▶ _What the task requires_: Copy these lines exactly and nothing else: from the line holding "make_outsole(rubber, shoe)" to the line holding "in imported if", both lines included.

==== Data provided ====

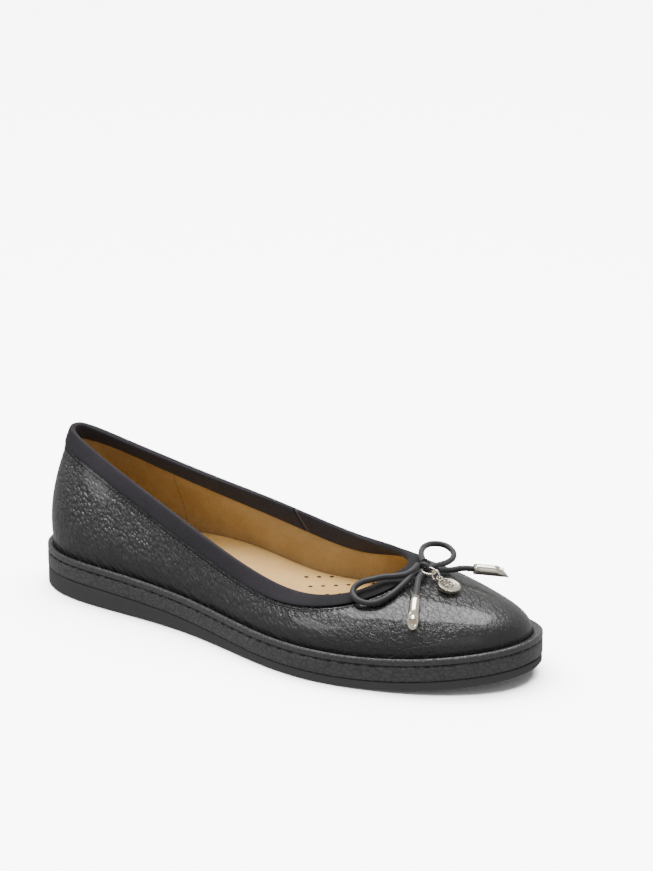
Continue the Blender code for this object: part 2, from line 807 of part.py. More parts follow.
def make_bow(height, cord, metal, group, cutters):
    """The bow on the vamp: a knot, two loops, two tails with metal tips, and the charm's chain."""
    x = LENGTH - VAMP_LENGTH + KNOT_AHEAD
    z = resting_height(height, x, KNOT_ASIDE, KNOT_DIAMETER / 2.0, KNOT_CORD / 2.0)
    knot = np.array([x, KNOT_ASIDE, z])
    medial = Vector((0.0, 1.0, 0.0))
    front = Vector((1.0, 0.0, 0.0))
    make_torus("bow_knot", knot, medial, front, KNOT_DIAMETER, KNOT_CORD, CORD_SIDES, cord, group)
    for name, route in (("bow_loop_lateral", LATERAL_LOOP), ("bow_loop_medial", MEDIAL_LOOP)):
        make_cord(name, smooth_route(np.array(route) + knot, CORD_STEP), cord, group)
    tails = (("lateral", LATERAL_TAIL, LATERAL_TIP_END), ("medial", MEDIAL_TAIL, MEDIAL_TIP_END))
    for side, route, end in tails:
        route = np.array(route) + knot
        axis = np.array(end) + knot - route[-1]
        axis /= np.linalg.norm(axis)
        route = np.vstack([route, route[-1] + axis * TIP_GRIP])
        make_cord("bow_tail_" + side, smooth_route(route, CORD_STEP), cord, group)
        make_tip("tip_" + side, route[-2], route[-1], metal, group, cutters)
    make_chain(knot, height, metal, group, cutters)


def centre_shoe():
    """Move everything so that the origin lies at the bottom centre of the sole's edge."""
    edge = outline_side(np.linspace(0.0, FULL_TURN, 4 * COLUMNS))
    shift = Vector((-LENGTH / 2.0, -(edge.min() + edge.max()) / 2.0, 0.0))
    for thing in bpy.data.objects:
        thing.location += shift


def main():
    clear_scene()
    shoe = new_collection("ballet_flat")
    cutters = new_collection("cutters", hidden=True)
    rubber = new_material("outsole_rubber", (0.060, 0.060, 0.062), 0.75)
    leather = new_material("upper_leather", (0.022, 0.022, 0.023), 0.42)
    wrap = new_material("midsole_leather", (0.035, 0.035, 0.036), 0.55)
    tape = new_material("band_textile", (0.040, 0.037, 0.047), 0.80)
    lining = new_material("insole_leather", (0.68, 0.49, 0.27), 0.45)
    cord = new_material("bow_cord", (0.040, 0.040, 0.042), 0.70)
    metal = new_material("pale_metal", (0.80, 0.76, 0.68), 0.22, 1.0)
    grid = upper_outer(column_angles())
    make_outsole(rubber, shoe)
    make_midsole(wrap, shoe)
    make_welt(wrap, shoe)
    upper = make_upper(grid, leather, shoe)
    band = make_collar_band(grid, tape, shoe)
    make_insole(grid, lining, shoe)
    make_bow(surface_finder([upper, band]), cord, metal, shoe, cutters)
    centre_shoe()


main()
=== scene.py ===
"""Looks of a black ballet flat: tumbled leather, bound collar, stitched welt, rubber sole and a cord bow."""

import math

import bmesh
import bpy
import numpy as np
from mathutils import Matrix, Vector
from mathutils.bvhtree import BVHTree


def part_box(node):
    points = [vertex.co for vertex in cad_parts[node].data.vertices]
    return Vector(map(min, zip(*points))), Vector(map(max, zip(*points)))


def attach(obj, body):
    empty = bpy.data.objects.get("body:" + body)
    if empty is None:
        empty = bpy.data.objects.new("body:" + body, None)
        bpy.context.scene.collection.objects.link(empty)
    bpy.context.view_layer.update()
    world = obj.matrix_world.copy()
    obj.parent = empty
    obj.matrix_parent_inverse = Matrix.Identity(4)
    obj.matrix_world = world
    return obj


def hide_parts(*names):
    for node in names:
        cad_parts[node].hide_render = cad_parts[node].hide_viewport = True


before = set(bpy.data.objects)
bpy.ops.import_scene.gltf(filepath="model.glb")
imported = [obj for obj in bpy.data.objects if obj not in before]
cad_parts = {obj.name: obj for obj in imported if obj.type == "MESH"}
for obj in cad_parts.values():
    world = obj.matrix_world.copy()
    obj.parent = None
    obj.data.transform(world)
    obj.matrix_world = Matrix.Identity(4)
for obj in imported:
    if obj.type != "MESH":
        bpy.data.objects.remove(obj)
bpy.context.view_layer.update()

# The photograph's frame and the place of the camera
PHOTO_WIDTH = 653
PHOTO_HEIGHT = 871
AZIMUTH = math.radians(35.9)
ELEVATION = math.radians(20.0)
CAMERA_DISTANCE = 1.519
FOCAL_PIXELS = 3448.0
TARGET = Vector((0.0, 0.00225, 0.030))
TARGET_PIXEL = (282.07, 561.36)

# The sky's strength, and the light that only the floor receives
SKY_STRENGTH = 0.58
FLOOR_SIZE = 14.0
FLOOR_WASH = 25.5
WASH_DIRECTION = (0.30, -0.22, -1.0)
WASH_SPREAD = math.radians(85.0)

# The soft lights: name, place, aim, size and power
SOFT_LIGHTS = (
    ("overhead", (-0.20, 0.31, 1.2), (-0.05, 0.10, 0.03), (1.1, 0.68), 23.0),
    ("front", (1.1, -0.9, 0.9), (0.0, 0.0, 0.03), (0.9, 0.9), 1.6),
    ("side", (-0.70, -0.85, 1.10), (0.0, 0.0, 0.03), (0.45, 0.45), 3.2),
)

# Where the upper's grain changes along the shoe and up its walls, and how the vamp's streaks are turned
VAMP_RISE = (0.036, 0.074)
TOE_RISE = (0.088, 0.114)
LOW_WALL = (0.020, 0.036)
FRONT_WALL = (0.029, 0.042)
STREAK_TURN = math.radians(-28.0)

# The insole's punched holes: one hole's place, the pitch in a row and between rows, and the zone's ends
HOLE_START = (0.0105, 0.0091)
HOLE_PITCH = 0.0057
HOLE_ROWS = 0.0107
HOLE_RADIUS = 0.0011
HOLES_BEGIN = (-0.004, -0.002)
HOLES_END = (0.070, 0.072)
ROWS_BEGIN = (-0.005, -0.003)

# The slanting join of the collar tape: how far it leans, where it is at the floor, and where the lap ends
JOIN_SLANT = 0.757
JOIN_AT = 0.0238
JOIN_LAP = (0.0085, 0.0130)

# The plain rim of the charm begins here, from the middle of its face
CHARM_RIM = (0.0030, 0.0036)

# The bow, as in the part's source: routes along, aside and up from the knot's centre
CORD_DIAMETER = 0.0026
CORD_ROUNDNESS = 5
LOOP_POINTS = 78
TAIL_POINTS = 40
POINTS_PER_SPAN = 40
TIP_GRIP = 0.0125
LATERAL_LOOP = (
    (-0.0016, -0.0026, 0.0018),
    (-0.0007, -0.0075, 0.0012),
    (-0.0017, -0.0116, 0.0002),
    (-0.0055, -0.0148, -0.0005),
    (-0.0089, -0.0182, -0.0006),
    (-0.0111, -0.0222, -0.0008),
    (-0.0143, -0.0256, -0.0017),
    (-0.0160, -0.0288, -0.0034),
    (-0.0152, -0.0316, -0.0053),
    (-0.0117, -0.0332, -0.0070),
    (-0.0073, -0.0321, -0.0079),
    (-0.0037, -0.0299, -0.0073),
    (-0.0014, -0.0257, -0.0058),
    (-0.0004, -0.0197, -0.0040),
    (0.0000, -0.0126, -0.0017),
    (-0.0003, -0.0076, -0.0002),
    (-0.0010, -0.0026, -0.0009),
)
MEDIAL_LOOP = (
    (-0.0016, 0.0026, 0.0018),
    (-0.0059, 0.0073, 0.0014),
    (-0.0093, 0.0118, 0.0011),
    (-0.0120, 0.0163, 0.0008),
    (-0.0140, 0.0213, 0.0006),
    (-0.0142, 0.0263, 0.0003),
    (-0.0123, 0.0303, -0.0004),
    (-0.0088, 0.0316, -0.0012),
    (-0.0043, 0.0295, -0.0023),
    (-0.0013, 0.0247, -0.0030),
    (-0.0005, 0.0190, -0.0031),
    (0.0001, 0.0110, -0.0019),
    (-0.0003, 0.0064, -0.0016),
    (-0.0010, 0.0026, -0.0013),
)
LATERAL_TAIL = (
    (0.0022, -0.0048, -0.0008),
    (0.0032, -0.0089, -0.0015),
    (0.0064, -0.0149, -0.0031),
    (0.0103, -0.0219, -0.0047),
)
MEDIAL_TAIL = (
    (0.0038, 0.0046, -0.0014),
    (0.0042, 0.0090, -0.0026),
    (0.0051, 0.0135, -0.0038),
    (0.0085, 0.0171, -0.0034),
    (0.0129, 0.0194, -0.0034),
)
LATERAL_TIP_END = (0.0175, -0.0351, -0.0130)
MEDIAL_TIP_END = (0.0239, 0.0279, -0.0050)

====

▶ _Exercise response_:
    make_outsole(rubber, shoe)
    make_midsole(wrap, shoe)
    make_welt(wrap, shoe)
    upper = make_upper(grid, leather, shoe)
    band = make_collar_band(grid, tape, shoe)
    make_insole(grid, lining, shoe)
    make_bow(surface_finder([upper, band]), cord, metal, shoe, cutters)
    centre_shoe()


main()
=== scene.py ===
"""Looks of a black ballet flat: tumbled leather, bound collar, stitched welt, rubber sole and a cord bow."""

import math

import bmesh
import bpy
import numpy as np
from mathutils import Matrix, Vector
from mathutils.bvhtree import BVHTree


def part_box(node):
    points = [vertex.co for vertex in cad_parts[node].data.vertices]
    return Vector(map(min, zip(*points))), Vector(map(max, zip(*points)))


def attach(obj, body):
    empty = bpy.data.objects.get("body:" + body)
    if empty is None:
        empty = bpy.data.objects.new("body:" + body, None)
        bpy.context.scene.collection.objects.link(empty)
    bpy.context.view_layer.update()
    world = obj.matrix_world.copy()
    obj.parent = empty
    obj.matrix_parent_inverse = Matrix.Identity(4)
    obj.matrix_world = world
    return obj


def hide_parts(*names):
    for node in names:
        cad_parts[node].hide_render = cad_parts[node].hide_viewport = True


before = set(bpy.data.objects)
bpy.ops.import_scene.gltf(filepath="model.glb")
imported = [obj for obj in bpy.data.objects if obj not in before]
cad_parts = {obj.name: obj for obj in imported if obj.type == "MESH"}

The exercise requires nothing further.